A year has not passed since that tragic day when the Rev. Dr. Martin Luther King, Jr., was struck by a bullet that exploded his neck and jaw, when my thoughts and heart have not recalled this giant of a person! Often, I have been criticized for idolizing him by folks not able to understand the bond my soul has experienced with his commanding and devoted spirit. From claims that he was not as smart, as religious, as savvy and as committed as routinely attributed to him to character assassinations for plagiarizing, philandering, and pussyfooting, I have never waned in my abiding appreciation for his superior mind, sincerity of purpose, and self-sacrifice. Certainly, his charismatic leadership was not perfect, for he was a human being. However, his vision of the beloved community, socioeconomic and political justice and equity, militant nonviolent activism, and utilization of democratic social principles was matchless among the annals of time in national and world history. Period!
A week to ten days prior to the murder of King, my father predicted in a somewhat cavalier way that King would probably be killed. He didn’t elaborate on his utterance, but it instigated me to discover what would make someone so angry by such a good and decent individual. My father’s words pierced my spirit when I heard the news bulletin of King’s martyrdom from my bedroom,to which I was sequestering because of some punishment I can no longer recall. The intensity of my interest, and the terrific sadness I felt, compelled my disciplinarian pop to lift his sanctions against me. I was glued to the television set through his long funereal activities. By the summer, I had read Stride Toward Freedom, Why We Can’t Wait, and Where Do We Go from Here: Chaos or Community? My thirteenth birthday was honored by my parents with the gift of the album, The Great March to Freedom, which captured the foreshadowing of King’s “I Have a Dream” speech at the Lincoln Memorial in Detroit, Michigan, on June 23, 1963. His speech was so mesmerizing that I could not escape from emotional arousal whenever I subsequently heard his lilting baritone emanating from television, radio, or any other electronic device. Eventually, when cassette tapes came into being, I invested in purchasing the series Martin Luther King Jr. Speaks from the headquarters of the Southern Christian Leadership Conference in Atlanta, Georgia. I memorized many of his sermons and addresses and parroted his manner of speaking. To me, he deserved the moniker of “The Prince of Peace.”

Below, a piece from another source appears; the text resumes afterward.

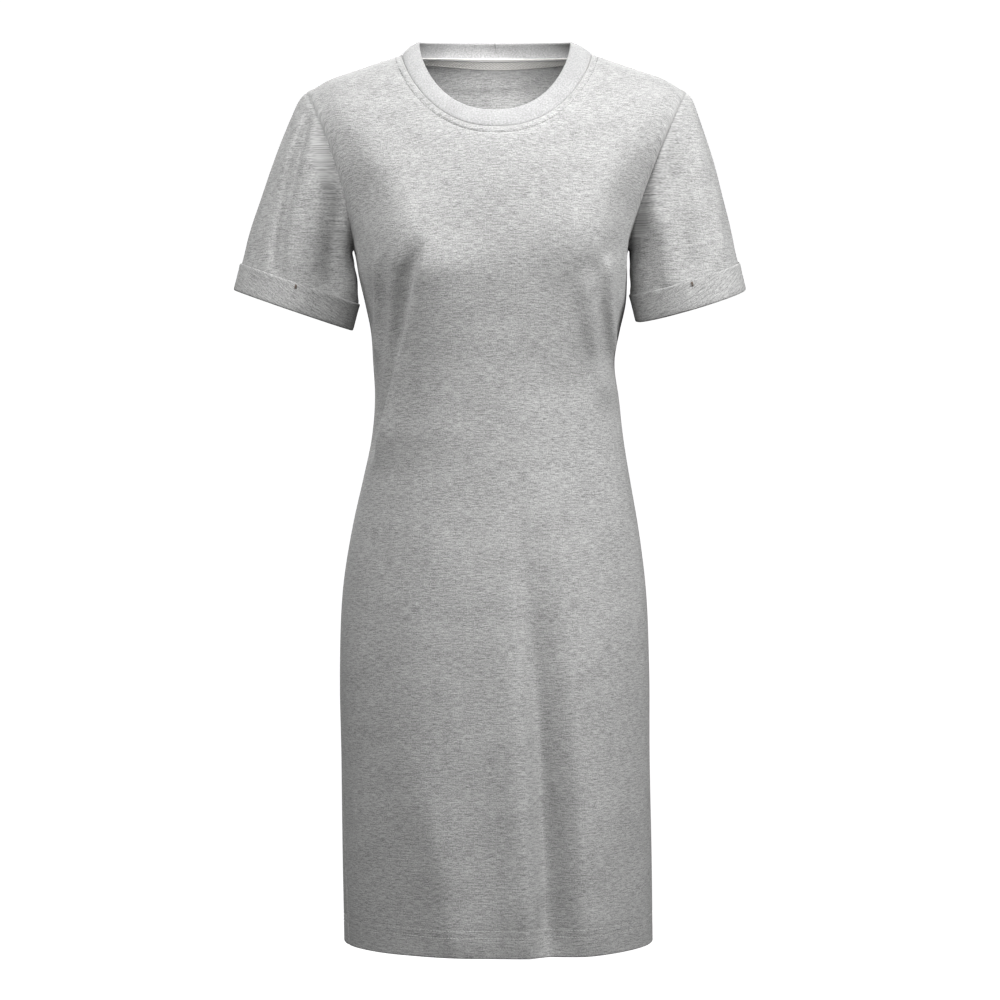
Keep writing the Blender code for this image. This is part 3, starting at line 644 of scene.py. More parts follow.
class Shells:
    """The dress's grids, worked out once: front, back, both sleeves and the neckline."""

    def __init__(self):
        sines = column_sines()
        self.sines = sines
        self.middle = len(sines) // 2
        self.neck = slice(self.middle - NECK_STEPS, self.middle + NECK_STEPS + 1)
        self.first = len(HEM_ROWS) + SKIRT_ROWS - 1
        self.cap = self.first + UNDERARM_ROWS
        self.columns = {}
        self.grids = {}
        self.calm = {}
        self.normals = {}
        for front in (True, False):
            sine, place = panel_grid(front, sines)
            self.columns[front] = (sine, place)
            self.grids[front] = panel(front, sine, place)
        self.neckline = np.concatenate([self.grids[True][-1, self.neck],
                                        self.grids[False][-1, self.neck][-2:0:-1]])
        share = (np.arange(SEAM_POINTS) / SEAM_POINTS)[:, None]
        self.seam = (self.neckline[:, None] * (1.0 - share)
                     + np.roll(self.neckline, -1, axis=0)[:, None] * share).reshape(-1, 3)
        for front in (True, False):
            grid = self.grids[front]
            outward = 1.0 if front else -1.0
            calm = grid_normals(grid, outward)
            calm[self.cap:] = form_normals(front, *(part[self.cap:]
                                                    for part in self.columns[front]))
            grid += calm * self.seam_relief(front)[..., None]
            self.calm[front] = calm
            self.normals[front] = grid_normals(grid, outward)
            self.normals[front][self.cap:] = calm[self.cap:]
        self.share_seams()

    def seam_relief(self, front):
        """Grooves at the armholes, shoulders and sides, the neckline's ridge, the hem's rows.

        All of it fades out beside the neck points, where the band covers the seams.
        """
        grid = self.grids[front]
        relief = -SEAM_DIP * bump(edge_distances(grid), SEAM_WIDE)
        from_top = lengths_up(grid)
        from_top = from_top[-1] - from_top
        shoulder = np.abs(self.sines) > NECK_SHARE
        relief -= SEAM_DIP * bump(from_top, SEAM_WIDE) * shoulder
        relief[self.cap:] += neck_relief(nearest_distance(grid[self.cap:], self.seam))
        up = grid[..., 2] - HEM_Z
        for row in HEM_STITCHES:
            relief -= ROW_GROOVE * bump(up - row, SEAM_WIDE)
        from_point = nearest_distance(grid, self.neckline[[0, 2 * NECK_STEPS]])
        return relief * soft_step((from_point - NECK_POINT_FADE[0]) / NECK_POINT_FADE[1])

    def share_seams(self):
        """Give the front and back the same normals along the side and shoulder seams."""
        front, back = self.normals[True], self.normals[False]
        for column in (0, -1):
            shared = unit(front[:self.first, column] + back[:self.first, column])
            front[:self.first, column] = shared
            back[:self.first, column] = shared
        shared = unit(front[-1] + back[-1])
        shoulder = np.abs(self.sines) >= NECK_SHARE
        front[-1, shoulder] = shared[shoulder]
        back[-1, shoulder] = shared[shoulder]

    def armhole(self, column):
        """Points of an armhole from the shoulder tip down the front edge and up the back edge,
        and the turn of each, in shares of the ring."""
        down = self.grids[True][:self.first - 1:-1, column]
        up = self.grids[False][self.first + 1:-1, column]
        turn_down = (3.0 - self.columns[True][1][:self.first - 1:-1, column]) / 4.0
        turn_up = 0.5 + (self.columns[False][1][self.first + 1:-1, column] - 1.0) / 4.0
        return np.concatenate([down, up]), np.concatenate([turn_down, turn_up])


def cuff_ring(row, turns, lower, proud):
    """A tilted oval at the cuff's upper or lower edge, its front a little lower than its back."""
    cuff = {name: CUFFS[name][row] for name in CUFFS}
    turn = turns * 2.0 * math.pi
    slope = math.radians(cuff["slope"])
    out = (cuff["half"] + proud) * np.cos(turn)
    depth = cuff["y"] - (cuff["deep"] + proud) * np.sin(turn)
    x = cuff["x"] + cuff["side"] * out * math.cos(slope) + lower * cuff["way_x"]
    z = cuff["z"] + out * math.sin(slope) + lower * cuff["way_z"] + cuff["pitch"] * depth
    return np.stack([x, depth, z], axis=-1)


def sleeve_offset(row, turns, along):
    """How far the sleeve's folds and ripples push each point out."""
    out = np.zeros(turns.shape)
    for side, top, low, before, after, deep in zip(*SLEEVE_FOLDS.values()):
        if side != CUFFS["side"][row]:
            continue
        distance = turns - (top + (low - top) * along)
        fade = (soft_step(along / SLEEVE_FOLD_RISE)
                * soft_step((SLEEVE_FOLD_END - along) / SLEEVE_FOLD_RISE))
        out += deep * fade * bump(distance, np.where(distance < 0, before, after))
    calm = soft_step(along / SLEEVE_CALM) * soft_step((1.0 - along) / SLEEVE_CALM)
    for waves, length, phase, change, size in zip(*SLEEVE_RIPPLES.values()):
        angle = 2.0 * math.pi * (waves * turns + length * along) + phase + change * row
        out += size * calm * np.sin(angle)
    return out


def sleeve_form(row, ring, turns):
    """Outer points of a sleeve: each thread curves from the armhole out and down to the cuff.

    A thread is a cubic whose ends leave the armhole outwards and reach the cuff along its axis.
    """
    side = CUFFS["side"][row]
    start = ring + np.array([side * SHELL_GAP, 0.0, 0.0])
    end = cuff_ring(row, turns, 0.0, 0.0)
    fall = UNDERARM_FALL + (TIP_FALL - UNDERARM_FALL) * armhole_rise(start[:, 2])
    lean = np.stack([np.full(len(ring), side), SLEEVE_SPREAD * start[:, 1], -fall], axis=-1)
    way = unit(np.array([CUFFS["way_x"][row], 0.0, CUFFS["way_z"][row]]))
    length = np.linalg.norm(end - start, axis=1, keepdims=True)
    evenly = np.arange(1, SLEEVE_ROWS + 1) / SLEEVE_ROWS
    last = SLEEVE_SEAM_ROWS[-1]
    along = np.concatenate([SLEEVE_SEAM_ROWS, last + (1.0 - last) * evenly])[:, None, None]
    rise = along * along * (3.0 - 2.0 * along)
    points = (start * (1.0 - rise) + end * rise
              + unit(lean) * SLEEVE_START * length * along * (1.0 - along) ** 2
              + way * SLEEVE_END * length * along * along * (along - 1.0))
    around = np.broadcast_to(turns, points.shape[:2])
    push = sleeve_offset(row, around, np.broadcast_to(along[..., 0], around.shape))
    seam = np.linalg.norm(points - points[:1], axis=-1)
    push = push - SEAM_DIP * bump(seam, SEAM_WIDE)
    return points + ring_normals(points) * push[..., None]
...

My decision to go to college and to pursue a doctoral degree was the result of years of grappling with how I could carry on the work for which King had given his life. Although I excelled in a number of classes in junior and senior high school, from which I graduated with honors, I was forced into the field of science and entered my baccalaureate institution with the goal of becoming a biochemist. It was not my heart’s yearning, for I could not ascertain how a researcher’s vocation could effectuate positive social change for the oppressed. Very quickly, my naïveté wandered to other academic disciplines until I had to pick a major and settled on government, i.e., political science. In the process, towards the end of my undergraduate program, I had also unofficially minored in English and religion.
The ensuing fall of the year I graduated from Wesleyan University, I ventured to Atlanta to see how I could make more concrete my desire to embrace and practice the nonviolent activism of my hero. I attended Ebenezer Baptist Church for a year, and then elected to enroll at the Morehouse School of Religion, a constituent seminary of the Interdenominational Theological Center. I was licensed to preach at Ebenezer, and then returned to my home state of Connecticut, where I transferred to Yale Divinity School. Ultimately, I matriculated at Boston University’s Graduate School of Arts and Sciences in religious and theological studies, with a concentration in social ethics (and the sociology of religion). My choice of B.U. was reached, despite the possibility of continuing at Yale, for one reason alone: King had received his degree in systematic theology from that school nearly thirty years earlier!
I opted first to go into teaching rather than the full-time ministry, for I shared some of King’s criticism of the Church in its lack of full-throttled participation in the struggle for social justice. Instead, as I taught, I also became integrally involved in community organizations that advocated for civil and human rights. This tri-vocational lifestyle—teaching, preaching, and serving—stayed with me for more than thirty-five years. November of this year will mark forty years as an ordained minister and social activist.
As I reflect upon the life and legacy of Dr. King on the occasion of his mutilation some fifty-four years ago, I realize my celebration is bittersweet. The beloved community he had envisioned is far from fulfillment. And many of the issues he sought to address still linger with us today: racism, militarism, and economic exploitation. The battle continues in multifarious ways amid the backlash against democracy, redistribution of wealth, nonviolent resolution of conflict, political empowerment, and human rights and decency. Humbly, I pass the baton to the younger generations to keep on keeping on in the fight for love of neighbor.